Jones plays a claim jumper, “refiler” he calls it, who is cut down from a hanging rope by a farm woman, spinster actually, (Hilary Swank) and coaxed to help on a mission. She’s taking three women from Nebraska, still a territory around 1850, to Iowa, already a state. From the wilds to civilization, you might say, although they find little of that. The women have been driven crazy by the loneliness and severe difficulties of homesteading. They become a sort of Greek chorus on the trek, always watching and often wailing as Jones and Swank argue and out of necessity come together. She’s firmly independent but to him she’s “bossy.” Indians, drifters and callous businessmen pop in and out of the story and a chilly ending awaits.
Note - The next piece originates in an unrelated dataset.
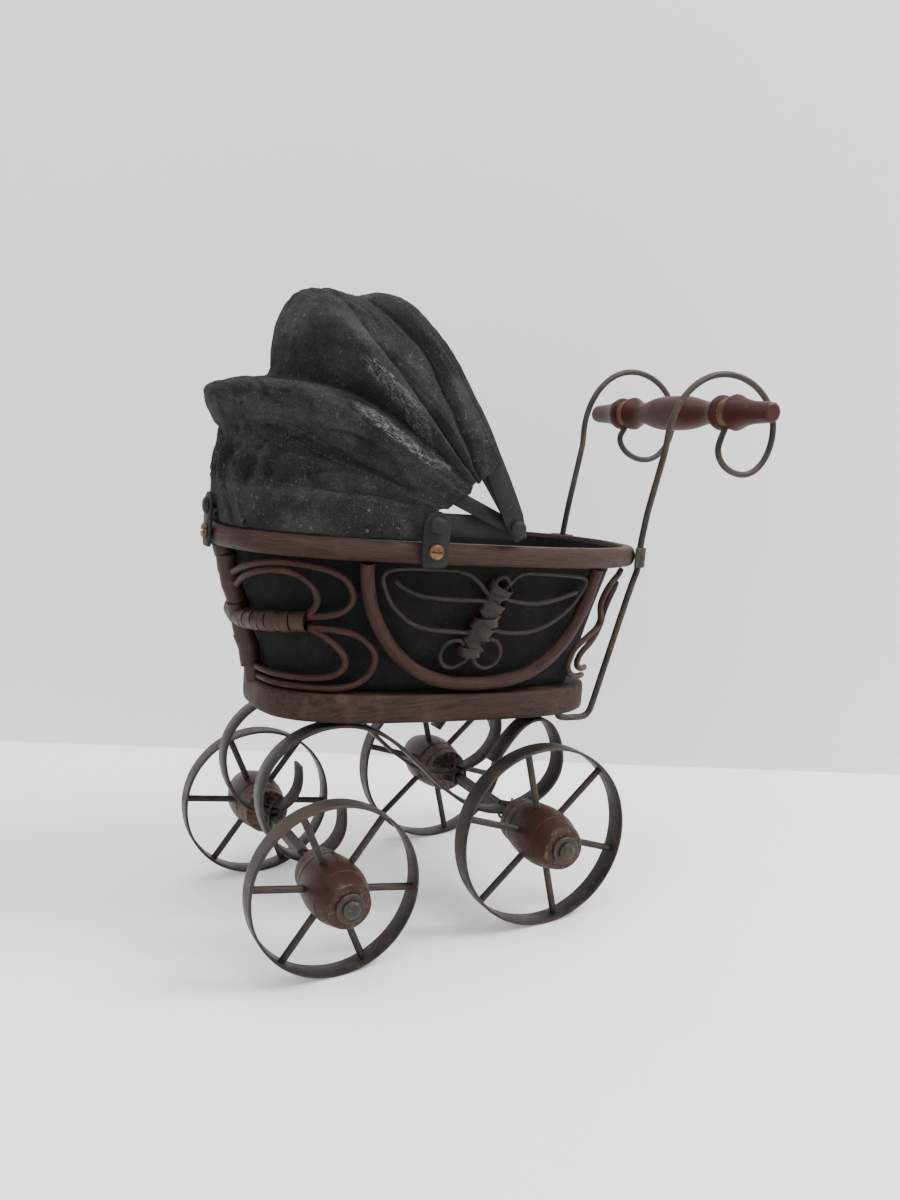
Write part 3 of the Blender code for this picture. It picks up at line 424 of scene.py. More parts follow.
@dataclass(frozen=True)
class OldPaint(Finish):
    """Dark green-grey paint on strip metal, chipped to brown at the high spots."""

    chip: Colour = (0.1, 0.065, 0.045)

    def paint(self, shader: Shader) -> None:
        """Cloudy paint with chips and a fine bump.

        Args:
            shader: The material being built.
        """
        where = shader.place()
        broad = shader.noise(where, 6, 4, 0.6)
        fine = shader.noise(where, 0.6, 4, 0.65)
        chips = shader.noise(where, 2.0, 6, 0.75).step(0.6, 0.68)
        tone = shader.mix(broad.step(0.35, 0.7) * 0.5, self.colour, tuple(2.1 * c for c in self.colour))
        shader.set(Base_Color=shader.mix(chips * 0.55, tone, self.chip), Metallic=0.25,
                   Roughness=0.5 + fine * 0.25, Specular_IOR_Level=0.3,
                   Normal=shader.bump(fine + chips, 0.16, 0.8))


@dataclass(frozen=True)
class Bronze(Finish):
    """Tarnished bronze of the old screws."""

    def paint(self, shader: Shader) -> None:
        """Brown tarnish over the metal.

        Args:
            shader: The material being built.
        """
        where = shader.place()
        fine = shader.noise(where, 0.7, 4, 0.7)
        tone = shader.mix(shader.noise(where, 1.8, 4, 0.7).step(0.42, 0.62), self.colour, (0.08, 0.04, 0.022))
        shader.set(Base_Color=tone, Metallic=0.8, Roughness=0.35 + fine * 0.3,
                   Normal=shader.bump(fine, 0.08, 0.6))


@dataclass(frozen=True)
class Ground(Finish):
    """The matt paper of the floor and backdrop, seen from its front only."""

    glow: float = 0.24

    def paint(self, shader: Shader) -> None:
        """A faint cloudiness in front, and nothing behind.

        Args:
            shader: The material being built.
        """
        cloud = shader.noise(shader.place(), 120, 3, 0.5)
        tone = shader.mix(cloud, self.colour, tuple(0.97 * c for c in self.colour))
        shader.set(Base_Color=tone, Roughness=0.75, Emission_Color=self.colour, Emission_Strength=self.glow)
        behind = shader.node("ShaderNodeNewGeometry", output="Backfacing")
        clear = shader.node("ShaderNodeBsdfTransparent")
        front = Wire(shader, shader.surface.outputs[0])
        either = shader.node("ShaderNodeMixShader", inputs={0: behind, 1: front, 2: clear})
        shader.feed(shader.tree.nodes["Material Output"].inputs["Surface"], either)


IRON = Iron("blackened_iron", "iron", (0.024, 0.022, 0.019), rust=(0.036, 0.021, 0.014),
            rubbed=(0.1, 0.092, 0.083))
HUB = HubPaint("worn_red_hub_paint", "hub_wood", (0.027, 0.0075, 0.005), bare=(0.1, 0.07, 0.053),
               dirt=(0.008, 0.005, 0.004), coat=0.05)
GRIP = HubPaint("varnished_grip", "hub_wood", (0.034, 0.0045, 0.0035), bare=(0.07, 0.026, 0.018),
                dirt=(0.008, 0.003, 0.002), coat=0.04, wear=0.1)
RATTAN = Rattan("stained_rattan", "rattan", (0.028, 0.0078, 0.0048), light=(0.085, 0.038, 0.024),
                dark=(0.005, 0.0022, 0.0018))
CANE = Rattan("cane_binding", "cane", (0.027, 0.0125, 0.0085), light=(0.085, 0.055, 0.042),
              dark=(0.005, 0.0028, 0.002))
WIRES = Rattan("grey_brown_cane", "cane", (0.018, 0.012, 0.0095), light=(0.06, 0.046, 0.037),
               dark=(0.005, 0.0035, 0.0028))
PLANK = Plank("stained_plank", "plank", (0.03, 0.0105, 0.007), grain=(0.009, 0.0037, 0.0028),
              speck=(0.15, 0.105, 0.08))
LINER = Cloth("black_lining", "liner", (0.004, 0.004, 0.004), faded=(0.011, 0.01, 0.009),
              thread=(0.05, 0.05, 0.045),
              sheen=0.04)
CLOTH = Cloth("charcoal_wool", "hood_cloth", (0.005, 0.005, 0.006), faded=(0.03, 0.029, 0.028),
              thread=(0.23, 0.225, 0.21), sheen=0.07)
PAINT = OldPaint("green_grey_paint", "hood_metal", (0.0065, 0.007, 0.0065), chip=(0.045, 0.03, 0.022))
BRONZE = Bronze("tarnished_bronze", "screw_bronze", (0.16, 0.09, 0.042))
THREAD = Finish("grey_thread", "hood_cloth", (0.022, 0.021, 0.02))
FLOOR = Ground("pale_floor", "", (0.87, 0.865, 0.84))
WALL = Ground("pale_backdrop", "", (0.8, 0.8, 0.795))


# ---------------------------------------------------------------- outlines and curves


def round_section(radius: float, sides: int) -> Section:
    """The outline of a round rod."""
    turn = 2 * math.pi / sides
    return [(radius * math.cos(turn * i), radius * math.sin(turn * i)) for i in range(sides)]


def strip_section(thick: float, wide: float, bevel: float = 0.25) -> Section:
    """The outline of a flat strip with softened corners: thickness first, then width.

    Args:
        thick: Thickness.
        wide: Width.
        bevel: How far the corners are cut.

    Returns:
        The outline.
    """
    t, w = thick / 2, wide / 2
    return [(t - bevel, w), (-t + bevel, w), (-t, w - bevel), (-t, -w + bevel),
            (-t + bevel, -w), (t - bevel, -w), (t, -w + bevel), (t, w - bevel)]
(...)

But it’s the many changes in mood that get you there and the strong acting performances that make the film interesting and unusual. Meryl Streep has a small role near the end. Makes sense; her daughter Grace Gummer plays one of the crazy women. (International Village) 3 out of 5
CRIME FEST: Over at the VanCity Theatre it’s a weeklong obsession with crime. It’s a nifty series. All but two of these 16 films are new to Vancouver. The other two are classics always welcome to come back. Here are notes about only a few. For more got to VIFF and checks the titles under Now Playing.
BAD TURN WORSE: I was engrossed all the way with this newest example of sleek and tough filmmaking from Texas. Brothers Simon & Zeke Hawkins have made their first full-length feature (after many shorts and jobs on film crews) and they’ve captured the film noir possibilities of modern small-town Texas.